Wu is arrested the following day, where she reveals the truth - she had been unable to pay back the coat's owner and was thus blackmailed into a sexual relationship. Eventually, she killed him and Liang had disposed of his remains along with his own ID card to hide her complicity. Zhang watches as she is driven away. He heads to a dance hall where he has a breakdown, dancing wildly. The police bring Wu back to her old apartment to gather evidence. As they leave, they are interrupted by a drunk man (implied to be Zhang) setting off fireworks in broad daylight, which Wu recognizes before she is taken away.

==Cast==
- Liao Fan as Zhang Zili
- Gwei Lun-mei as Wu Zhizhen
- Wang Xuebing as Liang Zhijun
- Wang Jingchun as Rong Rong
- Yu Ailei as captain Xiao Wang
- Ni Jingyang as Su Lijuan

==Production==
The project started from Diao Yinan's idea to film a detective story. Diao spent eight years in total writing the screenplay; the final version that was filmed was the third draft. The film was then laid out into a detective film noir.
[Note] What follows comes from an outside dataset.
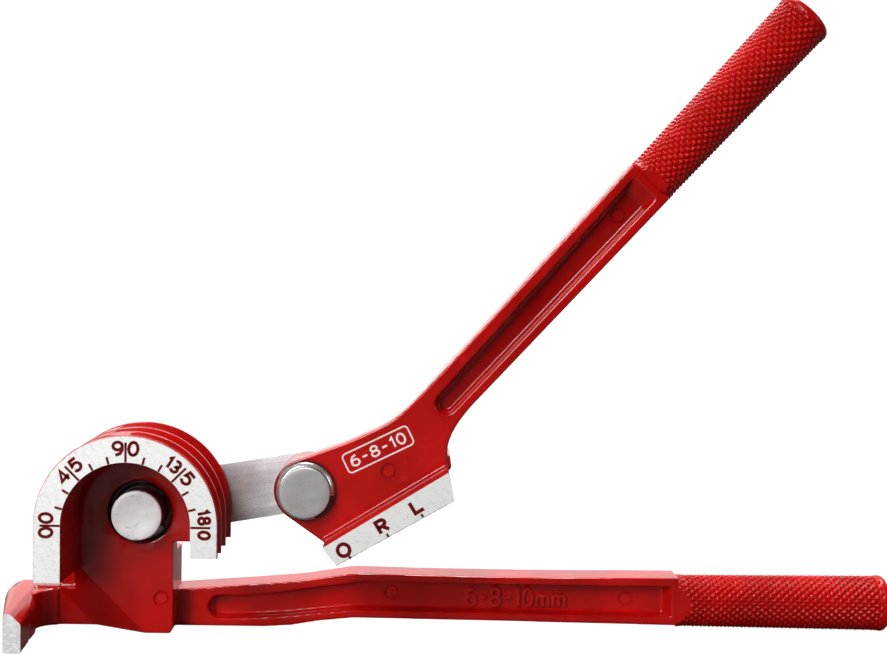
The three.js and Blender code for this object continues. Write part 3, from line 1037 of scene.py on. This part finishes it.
# Each character is a few strokes in a box one unit high, centred on the origin.
STROKES = {
    "0": [oval(0, 0, 0.3, 0.5)],
    "1": [[(-0.17, 0.28), (0.05, 0.5), (0.05, -0.5)]],
    "3": [oval(-0.02, 0.25, 0.26, 0.25, 150, -80, 14) + oval(-0.02, -0.24, 0.3, 0.26, 80, -150, 14)],
    "4": [[(0.14, -0.5), (0.14, 0.5), (-0.32, -0.2), (0.34, -0.2)]],
    "5": [[(0.27, 0.5), (-0.22, 0.5), (-0.26, 0.06)] + oval(-0.02, -0.17, 0.31, 0.33, 130, -145, 16)],
    "6": [oval(0, -0.2, 0.3, 0.3), [(-0.3, -0.2), (-0.27, 0.12), (-0.1, 0.4), (0.2, 0.5)]],
    "8": [oval(0, 0.26, 0.25, 0.24), oval(0, -0.24, 0.3, 0.26)],
    "9": [oval(0, 0.2, 0.3, 0.3), [(0.3, 0.2), (0.27, -0.12), (0.1, -0.4), (-0.2, -0.5)]],
    "R": [[(-0.27, -0.5), (-0.27, 0.5), (0, 0.5)] + oval(0, 0.24, 0.28, 0.26, 90, -90, 10)
          + [(-0.27, -0.02)], [(0, -0.02), (0.3, -0.5)]],
    "L": [[(-0.24, 0.5), (-0.24, -0.5), (0.3, -0.5)]],
    "m": [[(-0.38, -0.5), (-0.38, 0.12)], oval(-0.19, -0.04, 0.19, 0.16, 180, 0, 8) + [(0, -0.5)],
          oval(0.19, -0.04, 0.19, 0.16, 180, 0, 8) + [(0.38, -0.5)]],
    "-": [[(-0.2, -0.02), (0.2, -0.02)]],
}


def stroke(points, width, y_front, y_rear):
    """A line drawn with a square-ended pen, as a closed body."""
    left, right = [], []
    last = len(points) - 1
    looped = math.dist(points[0], points[last]) < 1e-6
    for k, (x, z) in enumerate(points):
        before = points[last - 1] if looped and k == 0 else points[max(k - 1, 0)]
        after = points[1] if looped and k == last else points[min(k + 1, last)]
        into = Vector((x - before[0], z - before[1]))
        out = Vector((after[0] - x, after[1] - z))
        into = into.normalized() if into.length > 1e-9 else out.normalized()
        out = out.normalized() if out.length > 1e-9 else into
        way = (into + out).normalized()
        reach = width / 2 / max(0.5, way.dot(out))
        left.append((x - way.y * reach, z + way.x * reach))
        right.append((x + way.y * reach, z - way.x * reach))
    rings = []
    for (lx, lz), (rx, rz) in zip(left, right):
        rings.append([(lx, y_front, lz), (lx, y_rear, lz), (rx, y_rear, rz), (rx, y_front, rz)])
    if looped:
        return closed_loop(rings[:-1])
    return strip_of_rings(rings)


def lettering(text, height, pen, thick, wide=1.0, gap=0.3):
    """The strokes of characters side by side, centred on the origin and facing the front."""
    shapes = []
    at = 0
    for letter in text:
        lines = STROKES[letter]
        xs = [x for line in lines for x, z in line]
        low, high = min(xs) * height * wide, max(xs) * height * wide
        for line in lines:
            drawn = [(at - low + x * height * wide, z * (height - pen)) for x, z in line]
            shapes.append(stroke(drawn, pen, -thick / 2, thick / 2))
        at += high - low + gap * height
    shift = (at - gap * height) / 2
    return [([(x - shift, y, z) for x, y, z in points], faces) for points, faces in shapes]


def set_at(shapes, x, y, z, turn=0):
    """Marks turned in the plane of the face and put in their place."""
    c, s = math.cos(math.radians(turn)), math.sin(math.radians(turn))
    placed = []
    for points, faces in shapes:
        moved = [(x + px * c - pz * s, y + py, z + px * s + pz * c) for px, py, pz in points]
        placed.append((moved, faces))
    return placed


MARK_THICK = 0.12
NUMERAL_R = 21.1
# Tick angle, digit, degrees on from the tick, height and width.
NUMERALS = (
    (180, "0", -5.6, 4.2, 0.95),
    (180, "0", 5.0, 4.2, 0.95),
    (135, "4", 5.9, 4.1, 0.95),
    (135, "5", -6.3, 4.1, 0.95),
    (90, "9", 5.5, 4.3, 0.95),
    (90, "0", -5.6, 4.3, 0.95),
    (45, "1", 11.9, 3.9, 0.85),
    (45, "3", 5.7, 3.9, 0.8),
    (45, "5", -6.4, 4.1, 0.95),
    (0, "1", 11.8, 3.8, 0.85),
    (0, "8", 5.2, 3.8, 0.75),
    (0, "0", -5.5, 3.7, 0.85),
)


def scale_numerals(material):
    shapes = []
    for tick, digit, offset, height, wide in NUMERALS:
        angle = math.radians(tick + offset)
        glyph = lettering(digit, height, 0.84, MARK_THICK, wide)
        x, z = NUMERAL_R * math.cos(angle), NUMERAL_R * math.sin(angle)
        shapes += set_at(glyph, x, 0, z, tick + offset - 90)
    marks = merged(shapes, "scale_numerals")
    settle(marks)
    return piece(marks, "scale_numerals", "base", material)


def tick_group(material):
    """Scale ticks at equal angles on the inside edge of the ring, with every third one long."""
    tree, size = new_group("scale_ticks", {
        "Count": 13,
        "Inner radius": 17.35,
        "Short": 2.0,
        "Long": 5.3,
        "Width": 0.62,
        "Thickness": 0.12,
    })
    dots = tree.node("GeometryNodePoints", {}, {"Count": size["Count"]})
    index = tree.node("GeometryNodeInputIndex")
    third = index.math("LESS_THAN", index.math("MODULO", index, 3), 0.5)
    length = size["Short"] + (size["Long"] - size["Short"]) * third
    angle = index * (-math.pi) / (size["Count"] - 1)
    middle = size["Inner radius"] + length * 0.5
    where = tree.node("ShaderNodeCombineXYZ", {}, {
        "X": middle * angle.math("COSINE", angle) * -1,
        "Z": middle * angle.math("SINE", angle) * -1,
    })
    placed = tree.node("GeometryNodeSetPosition", {}, {"Geometry": dots, "Position": where})
    bar = tree.node("GeometryNodeMeshCube", {}, {"Size": (1, 1, 1)})
    spin = tree.node("ShaderNodeCombineXYZ", {}, {"Y": angle * -1})
    scale = tree.node("ShaderNodeCombineXYZ", {}, {
        "X": length,
        "Y": size["Thickness"],
        "Z": size["Width"],
    })
    ticks = tree.node("GeometryNodeInstanceOnPoints", {}, {
        "Points": placed,
        "Instance": bar,
        "Rotation": spin,
        "Scale": scale,
    })
    end_group(tree, ticks, material)
    return tree.group


def scale_ticks(material):
    ticks = grown("scale_ticks", tick_group(material), {})
    settle(ticks)
    return piece(ticks, "scale_ticks", "base", material)


def shoe_marks(material):
    shapes = []
    for letter, x, z, wide in (("0", 58.3, -5.4, 1.25), ("R", 68.5, 1.3, 1.0), ("L", 77.6, 6.9, 1.1)):
        glyph = lettering(letter, 4.3, 0.98, MARK_THICK, wide)
        shapes += set_at(glyph, x, 0, z, STRIP_SLOPE)
    tick = prism([(-0.36, -0.5), (0.36, -0.5), (0.26, 0.5), (-0.26, 0.5)], -0.06, 0.06)
    for x, z in ((60.0, -7.3), (70.0, -1.2), (79.2, 4.3)):
        shapes += set_at([tick], x, 0, z, STRIP_SLOPE)
    marks = merged(shapes, "shoe_marks")
    settle(marks)
    return piece(marks, "shoe_marks", "lever", material)


def size_marking(material):
    """Raised tube sizes cast in the web of the lower handle."""
    strokes = lettering("6-8-10mm", 6.0, 0.9, 1.7, 0.74, 0.23)
    marks = merged(set_at(strokes, 107.4, LOW_WEB[0], -25.9), "size_marking")
    soft = marks.modifiers.new("soft", "BEVEL")
    soft.width = 0.12
    soft.segments = 2
    soft.limit_method = "ANGLE"
    soft.angle_limit = math.radians(50)
    applied(marks)
    settle(marks)
    return piece(marks, "size_marking", "base", material)


def size_label(material):
    """A plain printed frame with the tube sizes."""
    turn = 26.5
    length, height, line, corner = 20.2, 6.0, 0.42, 1.3
    frame_line = []
    for inset in (0, line):
        outline = []
        for sx, sz, start in ((1, 1, 0), (-1, 1, 90), (-1, -1, 180), (1, -1, 270)):
            cx = sx * (length / 2 - corner)
            cz = sz * (height / 2 - corner)
            outline += arc(cx, cz, corner - inset, start, start + 90, 6)
        frame_line.append(outline)
    rings = []
    for (ox, oz), (ix, iz) in zip(*frame_line):
        rings.append([(ox, -0.05, oz), (ox, 0.05, oz), (ix, 0.05, iz), (ix, -0.05, iz)])
    at = (66.8, PLATE_FRONT, 20.1)
    sizes = lettering("6-8-10", 3.4, 0.55, 0.1, 1.05, 0.36)
    label = merged(set_at([closed_loop(rings)] + sizes, *at, turn), "size_label")
    settle(label)
    return piece(label, "size_label", "lever", material)


# ---- Studio ----

def studio():
    floor = solid(([(-4, -4, 0), (4, -4, 0), (4, 1.2, 0), (-4, 1.2, 0)], [[0, 1, 2, 3]]), "floor")
    floor.data.transform(Matrix.Translation((0, 0, -5e-5)))
    floor.data.materials.append(paper("pale_floor", 0.06, 0.98, 0.0))
    wall = solid(([(-4, 1.2, 0), (4, 1.2, 0), (4, 1.2, 3.5), (-4, 1.2, 3.5)], [[0, 1, 2, 3]]), "backdrop")
    wall.data.materials.append(paper("lit_backdrop", 0.8, 1.0, 0.75))
    world = bpy.data.worlds.new("studio")
    bpy.context.scene.world = world
    world.use_nodes = True
    tree = Tree(world.node_tree)
    tree.group.nodes.clear()
    seen = tree.node("ShaderNodeLightPath", {}, (), "Is Camera Ray")
    shade = tree.blend(seen, colour(0.05, 0.05, 0.05), colour(1, 1, 1))
    glow = tree.node("ShaderNodeBackground", {}, {"Color": shade, "Strength": 1.0})
    out = tree.group.nodes.new("ShaderNodeOutputWorld")
    tree.group.links.new(glow.output, out.inputs["Surface"])
    softbox("key", (-0.3, -0.62, 0.6), 0.4, 6.2)
    softbox("front", (-0.4, -0.8, 0.22), 0.22, 2.6)
    softbox("fill", (0.9, -0.45, 0.35), 0.35, 1.0)
    softbox("top", (0.05, 0.3, 0.85), 0.4, 10.0)


def paper(name, shade, glow, cast_light):
    """Plain paper that glows where the camera looks at it. It lights the object only by a share of that."""
    f = Finish(name)
    seen = f.node("ShaderNodeLightPath", {}, (), "Is Camera Ray")
    return f.surface({
        "Base Color": colour(shade, shade, shade),
        "Roughness": 0.7 + f.noise(0.01, 2) * 0.1,
        "Emission Color": f.blend(seen, colour(cast_light, cast_light, cast_light), colour(1, 1, 1)),
        "Emission Strength": glow,
    })


def softbox(name, place, size, power):
    data = bpy.data.lights.new(name, "AREA")
    data.shape = "SQUARE"
    data.size = size
    data.energy = power
    lamp = bpy.data.objects.new(name, data)
    lamp.location = place
    aim = Vector((0.07, -0.01, 0.06)) - Vector(place)
    lamp.rotation_euler = aim.to_track_quat("-Z", "Y").to_euler()
    bpy.context.collection.objects.link(lamp)


def camera():
    data = bpy.data.cameras.new("camera")
    data.lens = 55.24
    data.sensor_width = 36
    data.clip_start = 0.01
    data.clip_end = 50
    eye = bpy.data.objects.new("camera", data)
    right = Vector((0.9994, -0.0260, 0.0208))
    ahead = Vector((0.0272, 0.9979, -0.0596)).normalized()
    right = (right - ahead * right.dot(ahead)).normalized()
    up = right.cross(ahead)
    turn = Matrix((right, up, -ahead)).transposed()
    eye.matrix_world = Matrix.Translation((0.0740, -0.3932, 0.1114)) @ turn.to_4x4()
    bpy.context.collection.objects.link(eye)
    bpy.context.scene.camera = eye


# ---- Assembly ----

camera()
red = red_casting("red_gloss_casting", 0.75)
knurled_red = red_casting("red_knurled_casting", 0.2)
lower_casting(red)
upper_casting(red)
knurl = knurl_group(knurled_red)
lower_sizes = {"Start": 155.2, "Length": 60.3, "Near radius": 7.65, "Far radius": 8.15}
lower_place = Matrix.Translation(LOW_AXIS)
grip("lower_grip", "base", knurl, knurled_red, lower_sizes, (154.6, 0.5, -5.2, 5.2), lower_place, "lower_handle")
upper_sizes = {"Start": 81.5, "Length": 61.2, "Near radius": 7.25, "Far radius": 8.05}
upper_place = Matrix.Translation((HANDLE_FOOT[0], UP_GRIP_Y, HANDLE_FOOT[1]))
upper_place = upper_place @ Matrix.Rotation(math.radians(-HANDLE_ANGLE), 4, "Y")
grip("upper_grip", "lever", knurl, knurled_red, upper_sizes, (79.6, 0.42, -5, 5), upper_place, "upper_handle")

link_strap(brushed_strap())
# Both pins are one turned steel: the former pin's copy is painted light and the shoe pin's copy painted darker as
# shade.
lit_pin_steel = turned_steel("bright_turned_pin", (0, 0), FORMER_FACE, colour(0.98, 0.97, 0.95), colour(0.84, 0.83, 0.81))
shaded_pin_steel = turned_steel("satin_turned_pin", SHOE_PIN, SHOE_FACE, colour(0.47, 0.455, 0.45), colour(0.37, 0.36, 0.355))
pivot_pin("former_pin", (0, 0), FORMER_FACE, FORMER_RING, lit_pin_steel)
pivot_pin("shoe_pin", SHOE_PIN, SHOE_FACE, SHOE_RING, shaded_pin_steel)
spring = spring_steel()
split_ring("former_pin_ring", (0, 0), FORMER_RING, FORMER_GAP, spring)
split_ring("shoe_pin_ring", SHOE_PIN, SHOE_RING, SHOE_GAP, clean_steel())
zinc = washer_zinc()
flat_washer("former_washer", (0, 0), zinc)
flat_washer("shoe_washer", SHOE_PIN, zinc)

stamped = ink("stamped_red", colour(0.10, 0.002, 0.003), colour(0.20, 0.005, 0.006))
scale_numerals(stamped)
scale_ticks(stamped)
shoe_marks(stamped)
size_marking(red)
size_label(ink("white_print", colour(0.85, 0.8, 0.78), colour(0.75, 0.6, 0.58)))

studio()
bpy.context.scene.view_settings.view_transform = "Standard"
Liao Fan gained 44 lb of weight to play the film's protagonist of an alcoholic and suspended police officer.

===Name===
The film's English title Black Coal, Thin Ice is different from its Chinese title Bai Ri Yan Huo, which translates literally as Daylight Fireworks. Diao Yinan came across this phrase from a friend of his. Diao further clarified the meaning of "daylight fireworks" as a state of sentiment or a state of condition. For him, the Chinese and English names together helped to construct the difference between reality and fantasy. In an interview he explained, "Coal and ice both belong to the realm of reality, but fireworks in daylight is something fantastic; they are the two sides of the same coin." The English name refers to the two visual clues in the film: coal as "where the body parts were found" and ice as "where the murder was committed". He further explained, "when the two are combined, the reality of this murder is constructed ... while daytime fireworks is a fantasy, it is what we use to coat ourselves from the cruel side of this real world."

==Reception==
===Box office===
Black Coal, Thin Ice grossed US$16.8 million worldwide.

===Critical response===
The film was shown in competition at the 64th Berlin International Film Festival, won the Golden Bear prize for Diao. The film's leading actor Liao Fan also won the Silver Bear for Best Actor. The film received critical praise at the Berlin Film Festival, but audience reaction was more divided.

On review aggregator website Rotten Tomatoes, the film has an approval rating of 96% based on 23 reviews, with an average rating of 7.82/10. On Metacritic, which assigns a normalized rating to reviews, the film has a weighted average score 75 out of 100, based on 5 critics, indicating "generally favorable reviews".